Durante las décadas de los cincuenta y sesenta proliferaron las películas que, adoptando la apariencia de dramas judiciales, planteaban debates morales al tiempo que cuestionaban dogmas que en muchos casos siguen vigentes. Títulos como “Anatomía de un asesinato” o “La herencia del viento” introducían en los tribunales desde los malos tratos hasta la teoría darwinista, y así un largo etcétera en el que se incluye “Ciudad sin piedad”, uno de los escasos trabajos que rodó Gottfried Reinhardt adaptando la controvertida novela de Manfred Gregor.
Tomando como base el juicio militar al que se enfrentan cuatro soldados norteamericanos tras haber violado a una joven en un pequeño pueblo alemán, “Ciudad sin piedad” supone el descarnado retrato de una pequeña sociedad envenenada por sus propios demonios: la envidia, el puritanismo, la apatía. El guión no da lugar a dudas respecto a la culpabilidad de los acusados, de esta manera puede centrase en diseccionar la doble moral y los prejuicios contra los que debe luchar el abogado magníficamente interpretado por Kirk Douglas. Bien es verdad que la narración deja algunos cabos sueltos y que la adaptación de la novela original busca puertas falsas y ciertos recursos mal resueltos para que la película avance con la fluidez necesaria, lo que no impide que Reinhardt se muestre cauteloso a la hora de trasladar el drama a la pantalla sin caer en exhibiciones de morbo ni moralinas fáciles, como hiciera Brian De Palma treinta años después con un argumento parecido a este en “Corazones de hierro”.

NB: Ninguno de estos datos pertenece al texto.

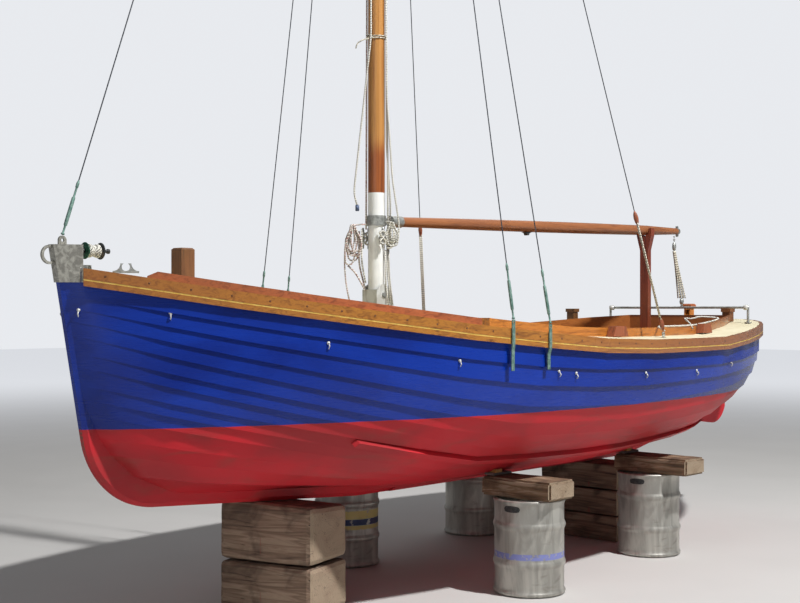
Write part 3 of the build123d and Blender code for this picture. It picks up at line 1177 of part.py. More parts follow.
with BuildPart() as rudder_heel:
    with BuildSketch(Plane.XY.offset(HEEL_HEIGHT - SEAT - HEEL_PLATE)):
        with Locations(((fore(HEEL_AFT) + fore(HEEL_PLATE_END)) / 2, 0)):
            Rectangle(HEEL_PLATE_END - HEEL_AFT, 2 * BACKBONE_HALF)
    extrude(amount=HEEL_PLATE)
    rod((RUDDER_X, 0, HEEL_HEIGHT - SEAT - HEEL_PLATE / 2), (RUDDER_X, 0, HEEL_PIN_TOP), HEEL_PIN_RADIUS)
save(rudder_heel, "rudder_heel")

with BuildPart() as rudder_trunk:
    low = stern_arc_height(RUDDER_AFT + TRUNK_RADIUS, STERN_RADIUS - BACKBONE_DEPTH) + SEAT
    high = deck_height(RUDDER_AFT - TRUNK_RADIUS, TRUNK_RADIUS) - DECK_THICKNESS - SEAT
    rod((RUDDER_X, 0, low), (RUDDER_X, 0, high), TRUNK_RADIUS)
    with Locations((RUDDER_X, 0, low)):
        Cylinder(STOCK_RADIUS + STOCK_CLEARANCE, 4 * (high - low), mode=Mode.SUBTRACT)
save(rudder_trunk, "rudder_trunk")


# Timber and kegs that hold the boat
def baulk(place, turn, length, width, low, high):
    """A squared timber standing at a place, turned about its middle."""
    with Locations(Location((fore(place[0]), place[1], low), (0, 0, turn))):
        Box(width, length, high - low, align=STANDING)


bow_baulk = (BOW_BAULK_PLACE, BOW_BAULK_TURN, BOW_BAULK_LENGTH, BOW_BAULK_WIDTH)
with BuildPart() as bow_baulk_lower:
    baulk(*bow_baulk, BOW_BAULK_LEVELS[0], BOW_BAULK_LEVELS[1])
save(bow_baulk_lower, "bow_baulk_lower")

with BuildPart() as bow_baulk_upper:
    baulk(*bow_baulk, BOW_BAULK_LEVELS[1] + SEAT, KEEL_FACE_HEIGHT)
    under_keel = Plane(origin=(fore(LEVEL_KEEL_AFT), 0, KEEL_BOTTOM - SEAT),
                       z_dir=(-sin(radians(KEEL_SLOPE)), 0, cos(radians(KEEL_SLOPE))))
    split(bisect_by=under_keel, keep=Keep.BOTTOM)
save(bow_baulk_upper, "bow_baulk_upper")

aft_levels = AFT_BAULK_LEVELS + (KEEL_BOTTOM,)
for number, (low, high) in enumerate(zip(aft_levels, aft_levels[1:]), 1):
    with BuildPart() as aft_baulk:
        baulk(AFT_BAULK_PLACE, 0, AFT_BAULK_LENGTH, AFT_BAULK_WIDTH, low, high - SEAT)
    save(aft_baulk, f"aft_baulk_{number}")

for side, places in KEGS.items():
    with BuildPart() as kegs:
        with Locations(*[(fore(aft), y, 0) for aft, y in places]):
            Cylinder(KEG_WALL_RADIUS, KEG_HEIGHT, align=STANDING)
            for share in KEG_RIBS:
                with Locations((0, 0, share * (KEG_HEIGHT - KEG_RIB))):
                    Cylinder(KEG_RADIUS, KEG_RIB, align=STANDING)
    save(kegs, f"{side}_kegs")


def sleeper_inner(aft):
    """Distance off the middle line where a sleeper's upper edge meets the bottom planking."""
    top = KEG_HEIGHT + SEAT + SLEEPER_HEIGHT
    places = [aft + share * SLEEPER_WIDTH for share in (-0.5, 0, 0.5)]
    return max(skin_half(place, top) + LAP_STEP / skin_normal(place, top).Y for place in places) + SLEEPER_GAP


with BuildPart() as sleepers:
    for side, places in zip((1, -1), KEGS.values()):
        for aft, y in places:
            inner = sleeper_inner(aft)
            with Locations((fore(aft), side * (inner + SLEEPER_OUTER) / 2, KEG_HEIGHT + SEAT)):
                Box(SLEEPER_WIDTH, SLEEPER_OUTER - inner, SLEEPER_HEIGHT, align=STANDING)
save(sleepers, "sleepers")

PACKING_FOOT = KEG_HEIGHT + SLEEPER_HEIGHT + 2 * SEAT
packing_blocks = []
for side, places, skin in zip((1, -1), KEGS.values(), (port_planking.part, starboard_planking.part)):
    for aft, y in places:
        with BuildPart() as block:
            middle = sleeper_inner(aft) + PACKING_LENGTH / 2
            with Locations((fore(aft), side * middle, PACKING_FOOT + PACKING_GAP)):
                Box(PACKING_WIDTH, PACKING_LENGTH, PACKING_ROOM, align=STANDING)
            add([skin, bilge_strips.part], mode=Mode.SUBTRACT)
        packing_blocks.append(Pos(0, 0, -PACKING_GAP) * block.solids().sort_by(Axis.Z)[0])

with BuildPart() as packing:
    add(packing_blocks)
save(packing, "packing")
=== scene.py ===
"""Looks of a small clinker built gaff sloop ashore on timber baulks and kegs.

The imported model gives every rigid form. This file gives the finishes, the rope and wire work, the
worn timber and kegs, and a plain studio with the photograph's camera.
"""

from __future__ import annotations

import logging
import math
import random
from dataclasses import dataclass
from enum import Enum
from typing import Callable, Optional, Sequence, Union

import bmesh
import bpy
from mathutils import Matrix, Vector, noise
from mathutils.bvhtree import BVHTree

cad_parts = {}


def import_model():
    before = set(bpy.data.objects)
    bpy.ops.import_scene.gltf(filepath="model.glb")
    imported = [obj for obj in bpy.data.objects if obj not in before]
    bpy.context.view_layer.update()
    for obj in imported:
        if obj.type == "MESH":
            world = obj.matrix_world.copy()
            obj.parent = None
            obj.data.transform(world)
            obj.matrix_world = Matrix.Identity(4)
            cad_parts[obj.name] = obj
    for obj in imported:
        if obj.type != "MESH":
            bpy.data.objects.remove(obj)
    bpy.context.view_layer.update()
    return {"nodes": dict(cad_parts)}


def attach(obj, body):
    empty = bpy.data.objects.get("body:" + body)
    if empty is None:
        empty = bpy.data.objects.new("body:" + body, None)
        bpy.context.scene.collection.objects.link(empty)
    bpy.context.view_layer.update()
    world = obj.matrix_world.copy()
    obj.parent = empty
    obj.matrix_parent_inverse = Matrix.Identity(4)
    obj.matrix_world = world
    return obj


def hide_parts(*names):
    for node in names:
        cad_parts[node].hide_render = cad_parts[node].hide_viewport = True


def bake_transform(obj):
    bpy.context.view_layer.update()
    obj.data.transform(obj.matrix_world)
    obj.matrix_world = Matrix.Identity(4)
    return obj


log = logging.getLogger("sloop")

STEM_X = 3.11425
WELD = 1e-5
CORNER_SHARE = 0.45
PICTURE_NEAR = Vector((0.7364, 0.6765, 0))
PICTURE_RIGHT = Vector((-PICTURE_NEAR.y, PICTURE_NEAR.x, 0))


def fore(aft: float) -> float:
    """Row X of a distance aft of the stem, in metres."""
    return STEM_X - aft


def srgb(red: int, green: int, blue: int) -> tuple[float, float, float, float]:
    """Linear colour of a screen colour.

    Args:
        red: its red, from 0 to 255.
        green: its green.
        blue: its blue.

    Returns:
        The colour in linear parts, with full cover.
    """
    parts = [value / 255 for value in (red, green, blue)]
    linear = [part / 12.92 if part <= 0.04045 else ((part + 0.055) / 1.055) ** 2.4 for part in parts]
    return (linear[0], linear[1], linear[2], 1.0)


Colour = tuple[float, float, float, float]
Stops = Sequence[tuple[float, Colour]]
Profile = Sequence[tuple[float, float]]
Place = tuple[float, float, float]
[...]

Reinhardt imprime carácter en el relato a través de una realización dinámica y muy expresiva, que no por ello deja de ser elegante y que encuentra sus señas de identidad en los movimientos de cámara y en el tratamiento de una iluminación rica y contrastada en los interiores y más naturalista en los exteriores. En ese aspecto, la estética del film bebe a partes iguales de las nuevas fuentes europeas que comenzaban a empapar el cine de vanguardia, como de referencias norteamericanas más cercanas a Orson Welles, sobre todo en la planificación y en el uso de angulaciones y de composiciones visuales muy elaboradas. “Ciudad sin piedad” envuelve de esta estilizada manera lo crudo de su contenido, una bomba de relojería que se activa en la parte final con un impacto apagado y de honda melancolía, dejando en el espectador la sensación de haber asistido a un espectáculo sobre los horrores cotidianos, aquellos que pueblan los fantasmas más turbios y reconocibles.